Use P Chart to monitor the proportion of defective items where each item can be classified into one of two categories, such as pass or fail. Use this control chart to monitor process stability over time so that you can identify and correct instabilities in a process.
For example, a delivery service manager uses a P chart to monitor the proportion of delivery vehicles that are out of service each day for 2 months. A vehicle that is out of service is considered a defective item.
The chart shows that, on average, 8% of the delivery vehicles are out of service on any particular day. The proportion of defective units for day 19 is out of control. The manager should identify any special causes that contribute to the unusually high rate of defectives.
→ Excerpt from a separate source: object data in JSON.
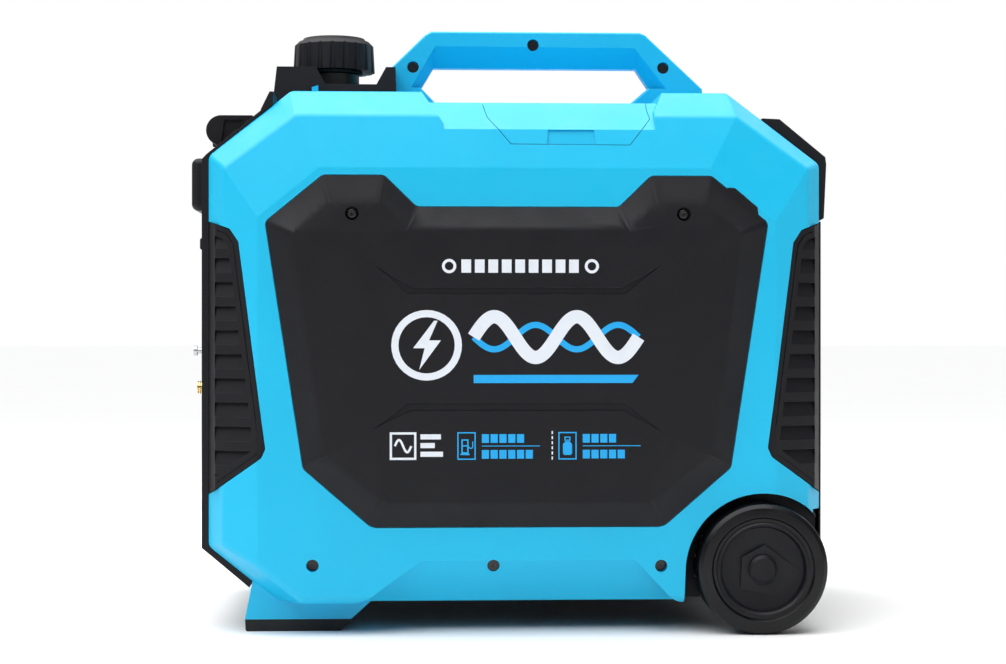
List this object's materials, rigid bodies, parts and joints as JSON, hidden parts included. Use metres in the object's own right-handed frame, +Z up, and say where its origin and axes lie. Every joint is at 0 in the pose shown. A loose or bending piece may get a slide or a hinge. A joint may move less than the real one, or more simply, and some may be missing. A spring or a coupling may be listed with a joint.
{
  "type": "inverter generator",
  "caption": "Wheeled inverter generator: faceted two-half shell, side panels, corner vents, bridge handle, filler cap, pull-out tow bail, controls at one end and exhaust grille at the other.",
  "frame": {"origin": "bottom centre of the whole machine, on the ground under the middle of its overall length and width", "axes": "+X towards the wheels and the exhaust end, -X towards the controls, -Y the left side with the spark plug hatch, +Z up"},
  "size_m": [0.648, 0.436, 0.6225],
  "materials": {
    "blue_plastic": "satin",
    "black_plastic": "matte",
    "dark_grey_plastic": "satin",
    "rubber_black": "matte",
    "tyre_rubber": "satin",
    "steel": "satin",
    "cast_aluminium": "satin",
    "cast_iron_dark": "matte",
    "copper_windings": "satin",
    "brass_fitting": "satin",
    "screen": "gloss",
    "red_button": "gloss",
    "rope": "matte",
    "tank_plastic": "satin"
  },
  "bodies": {
    "chassis": {"air_filter_box": "black_plastic", "axle": "steel", "base_tray": "black_plastic", "battery": "black_plastic", "body_screws": "steel", "carburettor": "cast_aluminium", "carry_handle_left": "blue_plastic", "carry_handle_right": "blue_plastic", "control_fittings": "dark_grey_plastic", "control_plate": "black_plastic", "cylinder_head": "cast_aluminium", "display_hood": "black_plastic", "display_panel": "screen", "engine_block": "cast_aluminium", "engine_mounts": "rubber_black", "fan_shroud": "black_plastic", "foot_pads": "rubber_black", "front_cowl": "black_plastic", "fuel_tank": "tank_plastic", "fuel_tray": "black_plastic", "gas_inlet": "brass_fitting", "ground_terminal": "steel", "inverter_module": "cast_aluminium", "muffler": "steel", "power_outlets": "dark_grey_plastic", "rear_grille": "black_plastic", "rear_shoulder_cap": "black_plastic", "service_lid_hinge": "steel", "service_panel_left": "black_plastic", "service_panel_right": "black_plastic", "side_shell_left": "blue_plastic", "side_shell_right": "blue_plastic", "stator": "copper_windings", "tow_sleeves": "dark_grey_plastic", "vent_inserts_left": "black_plastic", "vent_inserts_right": "black_plastic"},
    "wheel_left": {"wheel_tyre_left": "tyre_rubber", "wheel_hub_left": "black_plastic", "wheel_cap_left": "black_plastic"},
    "wheel_right": {"wheel_tyre_right": "tyre_rubber", "wheel_hub_right": "black_plastic", "wheel_cap_right": "black_plastic"},
    "filler_cap": {"fuel_cap": "black_plastic", "fuel_cap_gasket": "rubber_black"},
    "service_hatch": {"service_lid": "blue_plastic"},
    "tow_handle": {"tow_grip": "black_plastic", "tow_tubes": "steel"},
    "tow_release": {"tow_release_button": "black_plastic"},
    "start_key": {"start_button": "red_button"},
    "fuel_selector": {"fuel_selector_knob": "black_plastic"},
    "economy_switch": {"economy_rocker": "black_plastic"},
    "ac_breaker": {"breaker_button_ac": "dark_grey_plastic"},
    "dc_breaker": {"breaker_button_dc": "dark_grey_plastic"},
    "outlet_flap_left": {"outlet_cover_left": "black_plastic"},
    "outlet_flap_right": {"outlet_cover_right": "black_plastic"},
    "engine_rotor": {"crankshaft": "steel", "rotor": "cast_iron_dark"},
    "starter_handle": {"recoil_grip": "black_plastic", "starter_rope": "rope"},
    "starter_pulley": {"recoil_pulley": "dark_grey_plastic"}
  },
  "joints": [
    {"name": "wheel_left_spin", "type": "hinge", "parent": "chassis", "child": "wheel_left", "pos_m": [0.248, -0.1945, 0.065], "axis": [0, 1, 0], "continuous": true},
    {"name": "wheel_right_spin", "type": "hinge", "parent": "chassis", "child": "wheel_right", "pos_m": [0.248, 0.1945, 0.065], "axis": [0, 1, 0], "continuous": true},
    {"name": "filler_cap_turn", "type": "hinge", "parent": "chassis", "child": "filler_cap", "pos_m": [-0.183, 0, 0.6], "axis": [0, 0, 1], "range_deg": [0, 90]},
    {"name": "service_hatch_hinge", "type": "hinge", "parent": "chassis", "child": "service_hatch", "pos_m": [0.055, -0.108, 0.526], "axis": [-1, 0, 0], "range_deg": [0, 55]},
    {"name": "tow_handle_slide", "type": "slide", "parent": "chassis", "child": "tow_handle", "axis": [-1, 0, 0], "range_m": [0, 0.3]},
    {"name": "tow_release_push", "type": "slide", "parent": "tow_handle", "child": "tow_release", "axis": [1, 0, 0], "range_m": [0, 0.004], "stiffness_N_per_m": 300, "springref_m": -0.004},
    {"name": "start_push", "type": "slide", "parent": "chassis", "child": "start_key", "axis": [1, 0, 0], "range_m": [0, 0.0025], "stiffness_N_per_m": 400, "springref_m": -0.004},
    {"name": "fuel_selector_turn", "type": "hinge", "parent": "chassis", "child": "fuel_selector", "pos_m": [-0.309, -0.104, 0.389], "axis": [-1, 0, 0], "range_deg": [0, 90]},
    {"name": "economy_rock", "type": "hinge", "parent": "chassis", "child": "economy_switch", "pos_m": [-0.302, -0.104, 0.34], "axis": [0, -1, 0], "range_deg": [0, 14]},
    {"name": "ac_breaker_push", "type": "slide", "parent": "chassis", "child": "ac_breaker", "axis": [1, 0, 0], "range_m": [0, 0.003], "stiffness_N_per_m": 300, "springref_m": -0.004},
    {"name": "dc_breaker_push", "type": "slide", "parent": "chassis", "child": "dc_breaker", "axis": [1, 0, 0], "range_m": [0, 0.003], "stiffness_N_per_m": 300, "springref_m": -0.004},
    {"name": "outlet_flap_left_hinge", "type": "hinge", "parent": "chassis", "child": "outlet_flap_left", "pos_m": [-0.3096, -0.06, 0.188], "axis": [0, 1, 0], "range_deg": [0, 100]},
    {"name": "outlet_flap_right_hinge", "type": "hinge", "parent": "chassis", "child": "outlet_flap_right", "pos_m": [-0.3096, 0.06, 0.188], "axis": [0, 1, 0], "range_deg": [0, 100]},
    {"name": "engine_spin", "type": "hinge", "parent": "chassis", "child": "engine_rotor", "pos_m": [0.066, 0, 0.185], "axis": [0, 1, 0], "continuous": true},
    {"name": "starter_pull", "type": "slide", "parent": "chassis", "child": "starter_handle", "axis": [0, 1, 0], "range_m": [0, 0.6], "stiffness_N_per_m": 20, "springref_m": -0.3, "deforming": ["starter_rope"]},
    {"name": "starter_pulley_turn", "type": "hinge", "parent": "chassis", "child": "starter_pulley", "pos_m": [0.066, 0.166, 0.185], "axis": [0, -1, 0], "range_deg": [0, 765]}
  ],
  "couplings": [
    {"joint": "starter_pulley_turn", "follows": "starter_pull", "rad_per_m": 22.222}
  ]
}
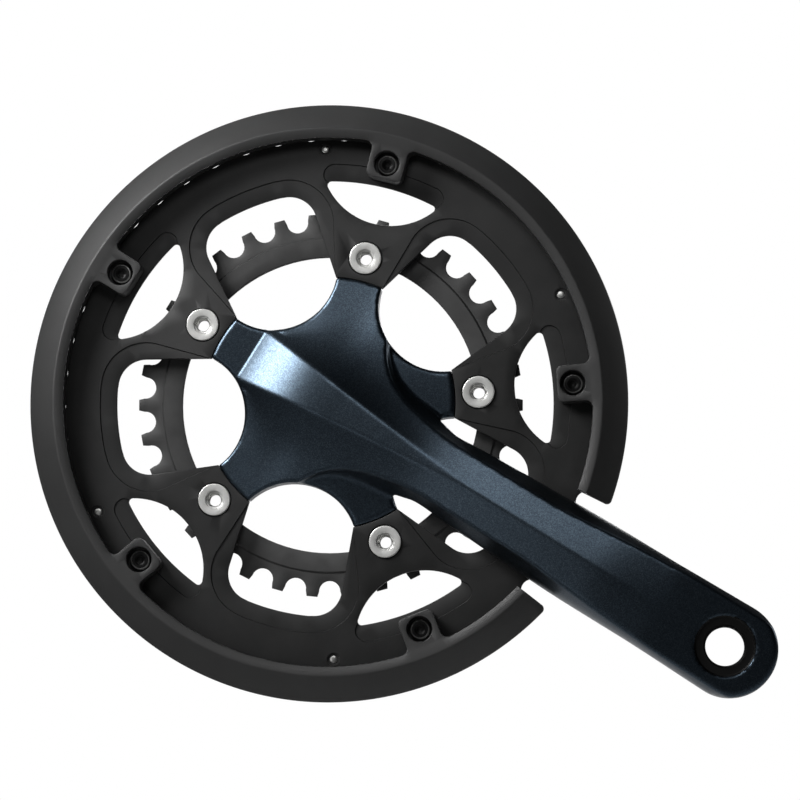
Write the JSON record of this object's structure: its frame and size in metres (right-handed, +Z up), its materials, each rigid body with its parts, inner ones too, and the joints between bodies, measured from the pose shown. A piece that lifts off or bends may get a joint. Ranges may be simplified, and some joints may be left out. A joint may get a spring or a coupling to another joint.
{
  "type": "bicycle crankset",
  "caption": "Drive-side bicycle crank unit with spider, two chainrings, chain guard, hollow spindle and threaded bottom bracket bearings.",
  "frame": {"origin": "on the spindle axis, in the middle plane of the frame's bottom bracket shell", "axes": "+Y along the spindle away from the drive side, +X forward, +Z up, with the crank arm 32 degrees below +X at rest"},
  "size_m": [0.2731, 0.1375, 0.2194],
  "materials": {
    "arm_paint": "satin blue-grey paint with fine metal flake",
    "black_anodised": "satin black anodised",
    "grey_anodised": "satin dark grey anodised",
    "guard_plastic": "fine matte moulded black",
    "turned_silver": "turned silver with concentric tool marks",
    "black_steel": "black oxide",
    "bright_steel": "bright",
    "spindle_steel": "ground and nickel plated",
    "cup_anodised": "satin dark anodised",
    "sleeve_plastic": "matte",
    "bush_plastic": "matte",
    "seal_rubber": "matte",
    "bearing_steel": "ground",
    "cage_nylon": "natural nylon"
  },
  "bodies": {
    "bottom_bracket": {"right_cup": "cup_anodised", "left_cup": "cup_anodised", "centre_sleeve": "sleeve_plastic", "sleeve_o_rings": "seal_rubber", "right_outer_race": "bearing_steel", "left_outer_race": "bearing_steel", "right_seals": "seal_rubber", "left_seals": "seal_rubber"},
    "crank": {"crank_arm": "arm_paint", "spindle": "spindle_steel", "big_chainring": "black_anodised", "small_chainring": "grey_anodised", "chainring_bolts": "turned_silver", "chainring_nuts": "turned_silver", "chain_guard": "guard_plastic", "guard_screws": "black_steel", "shift_pins": "bright_steel", "chain_catch_pin": "bright_steel", "right_inner_race": "bearing_steel", "left_inner_race": "bearing_steel", "right_bush": "bush_plastic", "left_bush": "bush_plastic"},
    "right_ball_set": {"right_balls": "bearing_steel", "right_cage": "cage_nylon"},
    "left_ball_set": {"left_balls": "bearing_steel", "left_cage": "cage_nylon"}
  },
  "joints": [
    {"name": "crank_spin", "type": "hinge", "parent": "bottom_bracket", "child": "crank", "pos_m": [0, 0, 0], "axis": [0, 1, 0], "continuous": true},
    {"name": "right_ball_spin", "type": "hinge", "parent": "bottom_bracket", "child": "right_ball_set", "pos_m": [0, -0.0401, 0], "axis": [0, 1, 0], "continuous": true},
    {"name": "left_ball_spin", "type": "hinge", "parent": "bottom_bracket", "child": "left_ball_set", "pos_m": [0, 0.0401, 0], "axis": [0, 1, 0], "continuous": true}
  ],
  "couplings": [
    {"joint": "right_ball_spin", "follows": "crank_spin", "ratio": 0.4435},
    {"joint": "left_ball_spin", "follows": "crank_spin", "ratio": 0.4435}
  ]
}
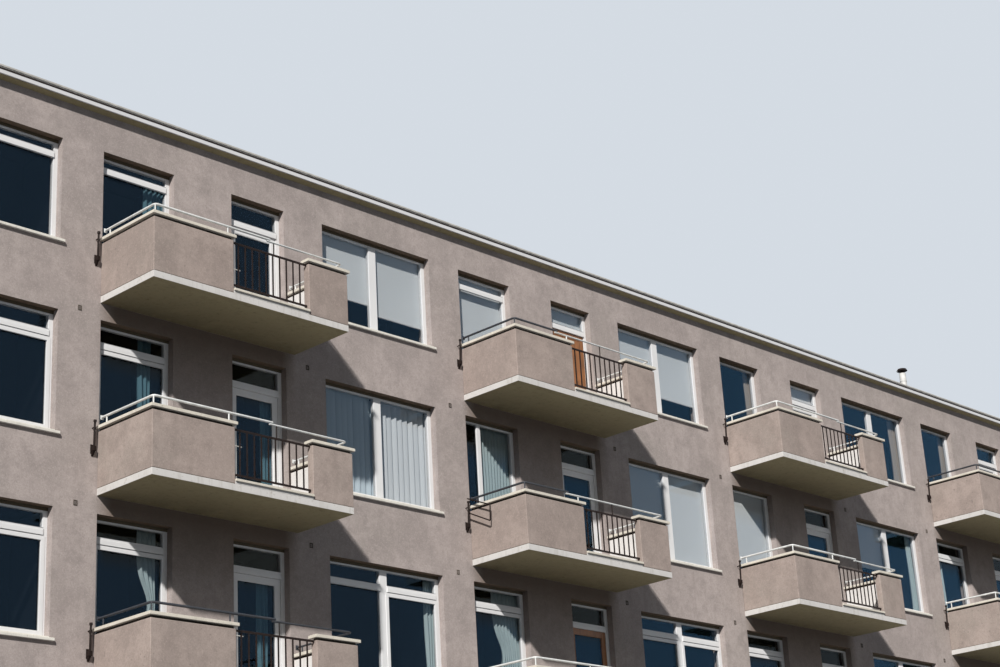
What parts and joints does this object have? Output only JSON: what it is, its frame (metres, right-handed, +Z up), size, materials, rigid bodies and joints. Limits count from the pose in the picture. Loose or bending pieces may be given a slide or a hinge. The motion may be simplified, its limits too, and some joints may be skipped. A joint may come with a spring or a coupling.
{
  "type": "apartment block",
  "caption": "Flat-roofed block of flats with rendered walls, recessed windows, cantilevered balconies with parapets and railings, and plain party walls",
  "frame": {"origin": "on the ground, in the middle of the building's bounding box", "axes": "+X along the building, to the right of someone who faces the balconies; -Y out of the balcony front; +Z up"},
  "size_m": [35.8, 10.905, 15.815],
  "materials": {
    "render": "rough cast render",
    "party_render": "rough cast render",
    "plinth_render": "smooth cement render",
    "concrete": "bare concrete",
    "painted_concrete": "painted concrete",
    "coping_stone": "weathered coping",
    "white_joinery": "painted white",
    "white_board": "painted white",
    "soffit_board": "painted cream",
    "glass": "clear",
    "rail_steel": "dark painted steel",
    "handrail_steel": "pale painted steel",
    "trim_metal": "mill finish",
    "roof_felt": "bitumen felt",
    "flue_metal": "white",
    "flue_cap_metal": "dark",
    "entrance_wood": "varnished"
  },
  "bodies": {
    "root": {"back_wall_1": "render", "back_wall_2": "render", "back_wall_3": "render", "back_wall_4": "render", "back_wall_5": "render", "back_window_frames": "white_joinery", "back_window_glass": "glass", "balcony_door_frames": "white_joinery", "balcony_doors": "white_joinery", "balcony_slabs": "painted_concrete", "coping_fronts": "coping_stone", "coping_sides": "coping_stone", "door_glass": "glass", "eave_soffits": "soffit_board", "entrance_doors": "entrance_wood", "fascia_boards": "white_board", "floors": "concrete", "flue_cap": "flue_cap_metal", "flue_pipe": "flue_metal", "front_wall_1": "render", "front_wall_2": "render", "front_wall_3": "render", "front_wall_4": "render", "front_wall_5": "render", "gable_trim": "trim_metal", "handrail_fronts": "handrail_steel", "handrail_posts": "handrail_steel", "handrail_sides": "handrail_steel", "kerb_caps": "coping_stone", "parapet_fronts": "render", "parapet_sides": "render", "party_wall_left": "party_render", "party_wall_right": "party_render", "plinth": "plinth_render", "railing_bars": "rail_steel", "railing_kerbs": "painted_concrete", "railing_rails": "rail_steel", "roof_deck": "roof_felt", "roof_edge_trim": "trim_metal", "roof_slab": "concrete", "wall_brackets": "rail_steel", "window_frames": "white_joinery", "window_glass": "glass", "window_mullions": "white_joinery", "window_sills": "coping_stone"}
  },
  "joints": []
}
Where to find this control chart
To create a P chart, choose .
When to use an alternate control chart
- If you can count the number of defects on each item, use U Chart, Laney U'
Chart, or C Chart to plot the number of defects per unit.
- If your data exhibit overdispersion or underdispersion, Laney P'
Chart may more accurately distinguish between common-cause variation and special-cause variation. Overdispersion can cause a traditional P chart to show an increased number of points outside the control limits. Underdispersion can cause a traditional P chart to show too few points outside of the control limits. The Laney P' chart adjusts for these conditions. You can test your data for overdispersion and underdispersion with P Chart
Diagnostic. For more information, go to Overdispersion and underdispersion.
The NP chart also plots defective items. However, whereas the P chart plots the proportion of defective items, the NP chart plots the number of defective items.